We all go through breakups differently and what you got over in a few days someone else might need a few weeks to work through. Sure, you should be there for them but you shouldn’t be giving them advice that they’re not asking for. While it might suck to see them in pain and you might not want to see them struggling with whether or not to take some asshole back, the decision is theirs to make.

Below you will find a list of things that you should definitely not say to someone going through a breakup. Being a good friend is more than just telling them what you think, sometimes it’s being willing to just sit back and listen to the things they have to say. Have you ever without realizing it said some of these things to those who were really going through it?

11 Things You Should Never Tell Someone Going Through A Breakup:

1. Now you can find someone better.

While that is probably true that minimizes how important this person was to your friend. He/she really cared for this person and maybe they see him/her as the best right now. All you’re doing is reinforcing their disappointment in the whole situation.

2. You can have anyone you want, don’t be sad over him/her.

First off, questioning your friend’s feelings is not the way to go. There are serious emotions that come with a breakup and facing those emotions isn’t easy. If they could have anyone they wanted they’d have the person who dumped them and that’s all you’re bringing forth in their minds.

3. Did you really try to make things work?

Asking someone if they tried to make things work is like beating a dead horse. It’s already over so trying to make it work doesn’t matter now. Chances are your friend tried as hard as he/she could and now they are trying to pick up the pieces of themselves.

4. Don’t be sad, he/she isn’t worth your tears.

Telling someone that the person they’re upset over isn’t worth their tears isn’t going to make them any less upset. They’re still going to cry, and they’re going to feel like you’re belittling them for feeling the way that they do. They need you to comfort them not invalidate them.

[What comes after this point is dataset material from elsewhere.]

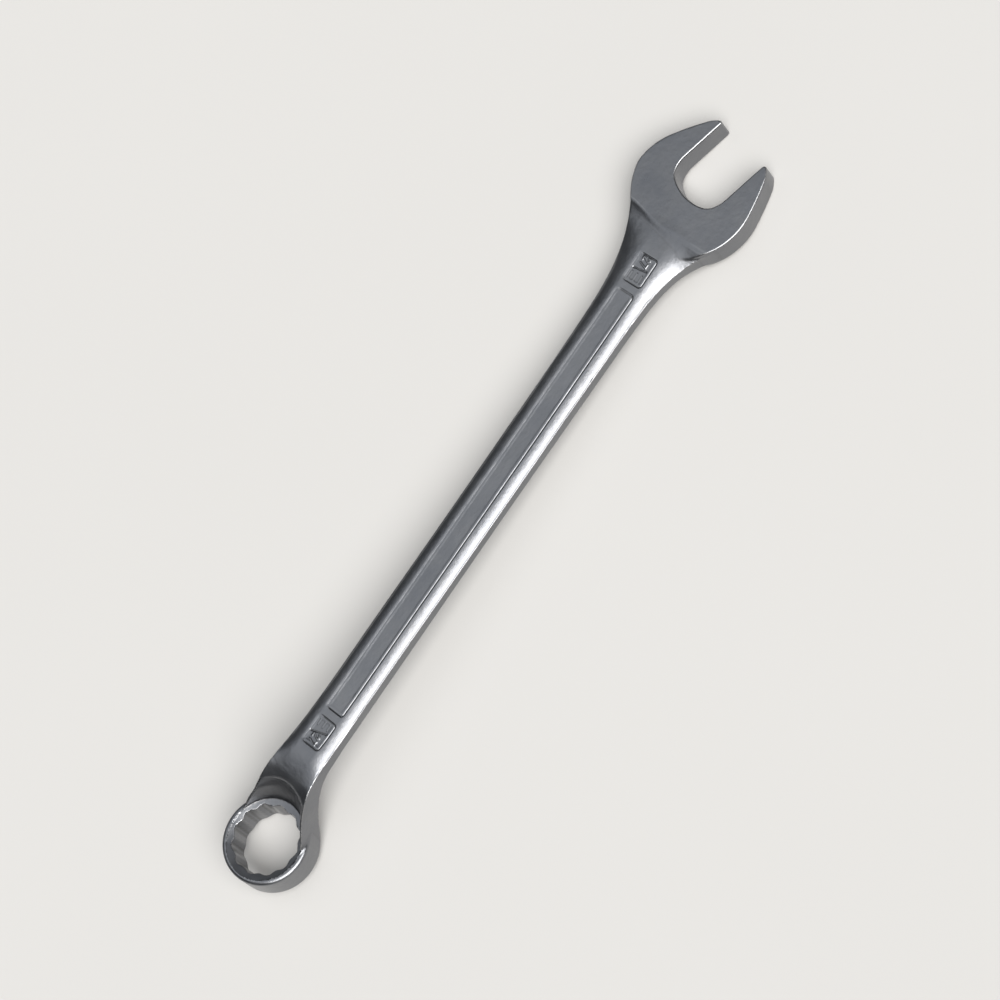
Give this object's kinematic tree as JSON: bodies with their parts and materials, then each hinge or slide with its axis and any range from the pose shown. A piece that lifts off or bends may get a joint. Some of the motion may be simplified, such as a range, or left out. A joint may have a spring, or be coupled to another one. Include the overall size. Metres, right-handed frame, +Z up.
{
  "type": "combination wrench",
  "caption": "Combination wrench with an offset twelve-point ring at one end and an angled open end at the other, in satin chrome.",
  "frame": {"origin": "centre of the bounding box's bottom, with the wrench lying on a bench on its ring and both jaw tips", "axes": "+X along the shank from the ring to the open end, +Z up through the face with the panel, +Y across"},
  "size_m": [0.3729, 0.0568, 0.0337],
  "materials": {
    "satin_chrome": "satin"
  },
  "bodies": {
    "root": {"wrench_body": "satin_chrome"}
  },
  "joints": []
}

5. I didn’t like _____ anyway.”

Whether or not you liked someone shouldn’t be brought up. This makes them feel as if you knew things we’re going to end badly all the while pretending to put on a happy face for their sake. They feel like you’re from here on out very fake and it makes things hard.

6. If they ever actually loved you they wouldn’t have left you.

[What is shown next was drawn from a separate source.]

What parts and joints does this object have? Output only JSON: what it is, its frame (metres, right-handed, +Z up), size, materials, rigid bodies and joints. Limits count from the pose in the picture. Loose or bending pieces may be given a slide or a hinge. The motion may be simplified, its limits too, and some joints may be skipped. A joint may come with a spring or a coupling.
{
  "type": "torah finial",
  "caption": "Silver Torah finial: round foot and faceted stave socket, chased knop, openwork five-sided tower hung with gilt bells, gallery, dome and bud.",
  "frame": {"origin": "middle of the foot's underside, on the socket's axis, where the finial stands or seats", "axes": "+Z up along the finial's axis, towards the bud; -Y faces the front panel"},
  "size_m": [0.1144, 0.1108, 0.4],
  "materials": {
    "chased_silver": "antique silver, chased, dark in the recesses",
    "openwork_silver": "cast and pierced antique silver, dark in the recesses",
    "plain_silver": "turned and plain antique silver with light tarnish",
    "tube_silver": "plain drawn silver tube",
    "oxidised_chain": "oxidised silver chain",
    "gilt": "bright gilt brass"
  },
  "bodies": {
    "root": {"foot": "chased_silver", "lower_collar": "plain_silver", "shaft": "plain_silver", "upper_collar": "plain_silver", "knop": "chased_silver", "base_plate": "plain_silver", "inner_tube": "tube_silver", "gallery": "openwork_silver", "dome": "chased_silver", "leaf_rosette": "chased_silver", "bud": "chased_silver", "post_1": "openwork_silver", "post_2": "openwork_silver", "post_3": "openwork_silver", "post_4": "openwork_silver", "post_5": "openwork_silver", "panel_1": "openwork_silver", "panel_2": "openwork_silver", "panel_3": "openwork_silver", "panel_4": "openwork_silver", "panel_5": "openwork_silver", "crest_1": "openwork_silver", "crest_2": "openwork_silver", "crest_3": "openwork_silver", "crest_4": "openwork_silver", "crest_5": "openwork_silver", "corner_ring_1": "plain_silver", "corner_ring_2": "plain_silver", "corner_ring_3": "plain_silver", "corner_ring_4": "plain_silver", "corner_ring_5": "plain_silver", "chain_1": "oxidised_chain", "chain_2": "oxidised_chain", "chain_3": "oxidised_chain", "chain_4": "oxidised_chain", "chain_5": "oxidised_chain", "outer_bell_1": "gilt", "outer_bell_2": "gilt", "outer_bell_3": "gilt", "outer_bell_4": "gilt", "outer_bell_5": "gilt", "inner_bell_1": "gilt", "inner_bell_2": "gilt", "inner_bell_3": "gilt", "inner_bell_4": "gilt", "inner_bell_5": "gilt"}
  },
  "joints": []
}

Just because someone breaks up with their partner does not mean that they never loved them. We fall out of love with people all of the time. Sure, some loves last forever but not all loves do.

7. Maybe it’s a good thing.

Yes, maybe it is but that’s not what you should be saying right now. Let your friend mourn the end of a relationship she/he put their all into. This is their moment to grieve.

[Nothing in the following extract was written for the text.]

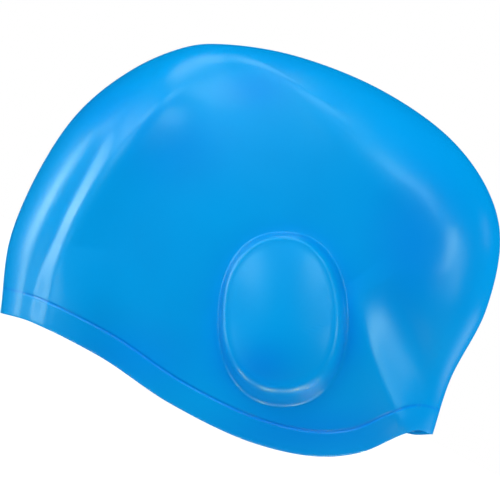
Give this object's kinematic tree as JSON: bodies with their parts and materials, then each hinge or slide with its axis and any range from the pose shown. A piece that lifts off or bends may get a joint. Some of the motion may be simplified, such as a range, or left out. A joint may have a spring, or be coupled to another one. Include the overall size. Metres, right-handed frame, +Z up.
{
  "type": "swim cap",
  "caption": "Silicone swim cap with a domed crown, a thicker rim band and a raised ear pocket on each side.",
  "frame": {"origin": "middle of the bounding box in X and Y, on the plane that the cap's rim rests on", "axes": "+X towards the back of the head, -X towards the forehead, +Y towards the far ear, +Z up; the cap stands on the front of its rim and its two ear lobes, mouth down"},
  "size_m": [0.212, 0.1106, 0.1684],
  "materials": {
    "silicone": "satin moulded silicone, bright blue"
  },
  "bodies": {
    "root": {"cap_shell": "silicone"}
  },
  "joints": []
}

8. You should really get back out there!

Getting back out there too soon is only going to cause more heartache and confusion. Your friend will find someone new when he or she is ready. Don’t be a pushy friend.

9. There are plenty of fish in the sea.

Sure, there are a lot of fish in the sea but that was his/her fish and that was the one they wanted. Stop making them feel like they made a mistake in wanting to be with someone. Things are over and they need to grieve. Thinking about getting back out there isn’t something they’re going to want to do right now.

10. You will be fine.

Time heals everything, we know but right now he/she isn’t fine, and they need you to just be present in the moment with them. Go watch a movie or sit and drink some wine. Really let your friend know that you’re going to be there for them through the rough parts of life.

11. It’s his/her loss.

We all know, in time we’re going to come to terms with this but it’s not something we want to hear. Your friend feels like he/she has lost everything and telling them that their ex who is seemingly fine through all of this has lost anything is going to be a bit conflicting for them. Be careful with your words.